[START OF Data extract]

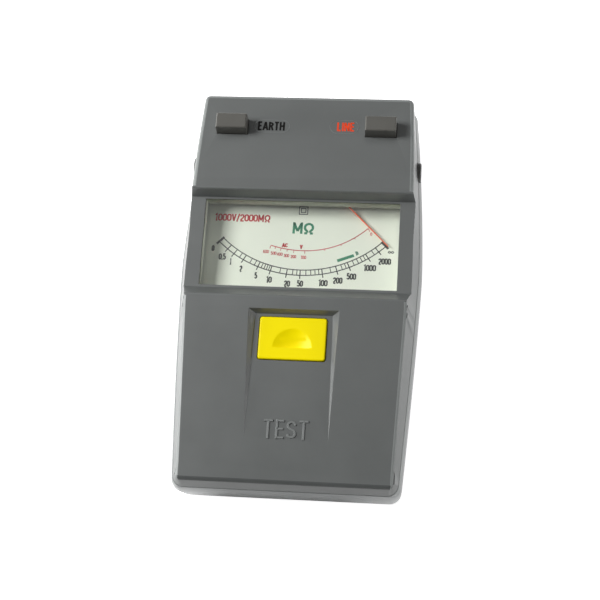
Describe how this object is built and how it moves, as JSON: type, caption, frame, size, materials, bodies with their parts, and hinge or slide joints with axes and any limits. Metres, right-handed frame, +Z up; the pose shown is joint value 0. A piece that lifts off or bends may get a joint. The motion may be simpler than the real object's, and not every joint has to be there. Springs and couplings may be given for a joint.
{
  "type": "insulation resistance tester",
  "caption": "Hand-held analogue insulation tester with a moving-needle meter window, a sprung push button, two lead sockets at the head and a sliding battery cover.",
  "frame": {"origin": "on the ground under the middle of the case", "axes": "+Y towards the head with the lead sockets, +X to the right as the dial is read, +Z up through the dial"},
  "size_m": [0.0998, 0.1684, 0.0462],
  "materials": {
    "abs_grey": "fine-textured dark grey moulded ABS",
    "clear_window": "clear polished acrylic",
    "black_plastic": "black moulded plastic",
    "dial_cream": "matt cream printed sheet",
    "steel": "plated steel",
    "magnet": "ground cast magnet",
    "copper": "varnished copper winding",
    "pointer_orange": "orange-red painted aluminium",
    "brass": "bright brass",
    "button_yellow": "yellow moulded plastic",
    "circuit_board": "green lacquered laminate",
    "transformer_tape": "yellow winding tape over a ferrite core",
    "component_plastic": "sleeved electronic component",
    "cell": "sleeved dry cell",
    "rubber": "black moulded rubber"
  },
  "bodies": {
    "case": {"upper_case": "abs_grey", "lower_case": "abs_grey", "window_lens": "clear_window", "dial_surround": "dial_cream", "dial_plate": "dial_cream", "meter_frame": "black_plastic", "yoke_ring": "steel", "magnet_core": "magnet", "hairspring": "brass", "top_bridge": "steel", "button_spring_left": "steel", "button_spring_right": "steel", "push_switch": "black_plastic", "switch_board": "circuit_board", "terminal_housing_earth": "abs_grey", "terminal_housing_line": "abs_grey", "socket_earth": "brass", "socket_line": "brass", "circuit_board": "circuit_board", "transformer": "transformer_tape", "capacitor_1": "component_plastic", "capacitor_2": "component_plastic", "film_capacitor": "component_plastic", "trimmer_1": "component_plastic", "trimmer_2": "component_plastic", "battery_1": "cell", "battery_2": "cell", "battery_3": "cell", "battery_4": "cell", "contact_spring_1": "steel", "contact_spring_2": "steel", "contact_spring_3": "steel", "contact_spring_4": "steel", "contact_near_left": "brass", "contact_near_right": "brass", "contact_far_left": "brass", "contact_far_middle": "brass", "contact_far_right": "brass", "case_screw_1": "steel", "case_screw_2": "steel", "case_screw_3": "steel", "case_screw_4": "steel", "foot_1": "rubber", "foot_2": "rubber", "foot_3": "rubber", "foot_4": "rubber", "strap_eyelet_left": "rubber", "strap_eyelet_right": "rubber"},
    "needle": {"pointer": "pointer_orange", "pointer_counterweight": "brass", "moving_coil": "copper"},
    "button": {"test_button": "button_yellow", "switch_plunger": "black_plastic"},
    "cover": {"battery_cover": "abs_grey"}
  },
  "joints": [
    {"name": "needle_swing", "type": "hinge", "parent": "case", "child": "needle", "pos_m": [0, 0.0568, 0.0252], "axis": [0, 0, 1], "range_deg": [-89, 0], "stiffness_Nm_per_rad": 0.0002, "springref_deg": 5.73},
    {"name": "button_press", "type": "slide", "parent": "case", "child": "button", "axis": [0, 0, -1], "range_m": [0, 0.0024], "stiffness_N_per_m": 600, "springref_m": -0.002, "deforming": ["button_spring_left", "button_spring_right"]},
    {"name": "cover_slide", "type": "slide", "parent": "case", "child": "cover", "axis": [0, -1, 0], "range_m": [0, 0.045]}
  ]
}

[END OF Data extract]

**Your objective**
Return what is listed above, exactly and completely.

**Solution below**
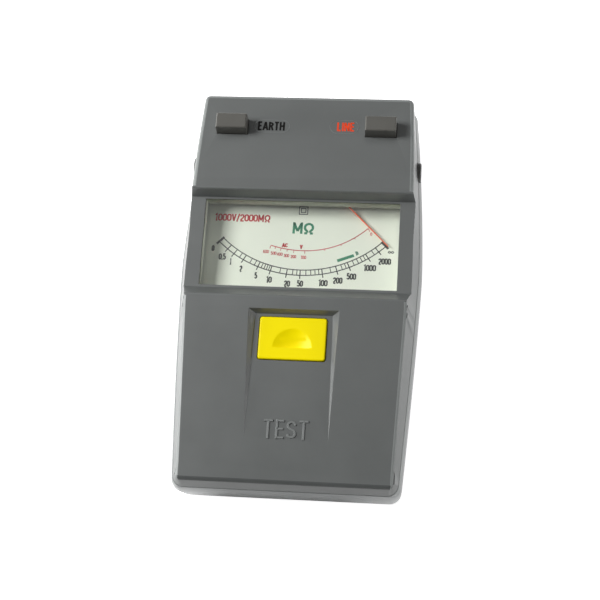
Describe how this object is built and how it moves, as JSON: type, caption, frame, size, materials, bodies with their parts, and hinge or slide joints with axes and any limits. Metres, right-handed frame, +Z up; the pose shown is joint value 0. A piece that lifts off or bends may get a joint. The motion may be simpler than the real object's, and not every joint has to be there. Springs and couplings may be given for a joint.
{
  "type": "insulation resistance tester",
  "caption": "Hand-held analogue insulation tester with a moving-needle meter window, a sprung push button, two lead sockets at the head and a sliding battery cover.",
  "frame": {"origin": "on the ground under the middle of the case", "axes": "+Y towards the head with the lead sockets, +X to the right as the dial is read, +Z up through the dial"},
  "size_m": [0.0998, 0.1684, 0.0462],
  "materials": {
    "abs_grey": "fine-textured dark grey moulded ABS",
    "clear_window": "clear polished acrylic",
    "black_plastic": "black moulded plastic",
    "dial_cream": "matt cream printed sheet",
    "steel": "plated steel",
    "magnet": "ground cast magnet",
    "copper": "varnished copper winding",
    "pointer_orange": "orange-red painted aluminium",
    "brass": "bright brass",
    "button_yellow": "yellow moulded plastic",
    "circuit_board": "green lacquered laminate",
    "transformer_tape": "yellow winding tape over a ferrite core",
    "component_plastic": "sleeved electronic component",
    "cell": "sleeved dry cell",
    "rubber": "black moulded rubber"
  },
  "bodies": {
    "case": {"upper_case": "abs_grey", "lower_case": "abs_grey", "window_lens": "clear_window", "dial_surround": "dial_cream", "dial_plate": "dial_cream", "meter_frame": "black_plastic", "yoke_ring": "steel", "magnet_core": "magnet", "hairspring": "brass", "top_bridge": "steel", "button_spring_left": "steel", "button_spring_right": "steel", "push_switch": "black_plastic", "switch_board": "circuit_board", "terminal_housing_earth": "abs_grey", "terminal_housing_line": "abs_grey", "socket_earth": "brass", "socket_line": "brass", "circuit_board": "circuit_board", "transformer": "transformer_tape", "capacitor_1": "component_plastic", "capacitor_2": "component_plastic", "film_capacitor": "component_plastic", "trimmer_1": "component_plastic", "trimmer_2": "component_plastic", "battery_1": "cell", "battery_2": "cell", "battery_3": "cell", "battery_4": "cell", "contact_spring_1": "steel", "contact_spring_2": "steel", "contact_spring_3": "steel", "contact_spring_4": "steel", "contact_near_left": "brass", "contact_near_right": "brass", "contact_far_left": "brass", "contact_far_middle": "brass", "contact_far_right": "brass", "case_screw_1": "steel", "case_screw_2": "steel", "case_screw_3": "steel", "case_screw_4": "steel", "foot_1": "rubber", "foot_2": "rubber", "foot_3": "rubber", "foot_4": "rubber", "strap_eyelet_left": "rubber", "strap_eyelet_right": "rubber"},
    "needle": {"pointer": "pointer_orange", "pointer_counterweight": "brass", "moving_coil": "copper"},
    "button": {"test_button": "button_yellow", "switch_plunger": "black_plastic"},
    "cover": {"battery_cover": "abs_grey"}
  },
  "joints": [
    {"name": "needle_swing", "type": "hinge", "parent": "case", "child": "needle", "pos_m": [0, 0.0568, 0.0252], "axis": [0, 0, 1], "range_deg": [-89, 0], "stiffness_Nm_per_rad": 0.0002, "springref_deg": 5.73},
    {"name": "button_press", "type": "slide", "parent": "case", "child": "button", "axis": [0, 0, -1], "range_m": [0, 0.0024], "stiffness_N_per_m": 600, "springref_m": -0.002, "deforming": ["button_spring_left", "button_spring_right"]},
    {"name": "cover_slide", "type": "slide", "parent": "case", "child": "cover", "axis": [0, -1, 0], "range_m": [0, 0.045]}
  ]
}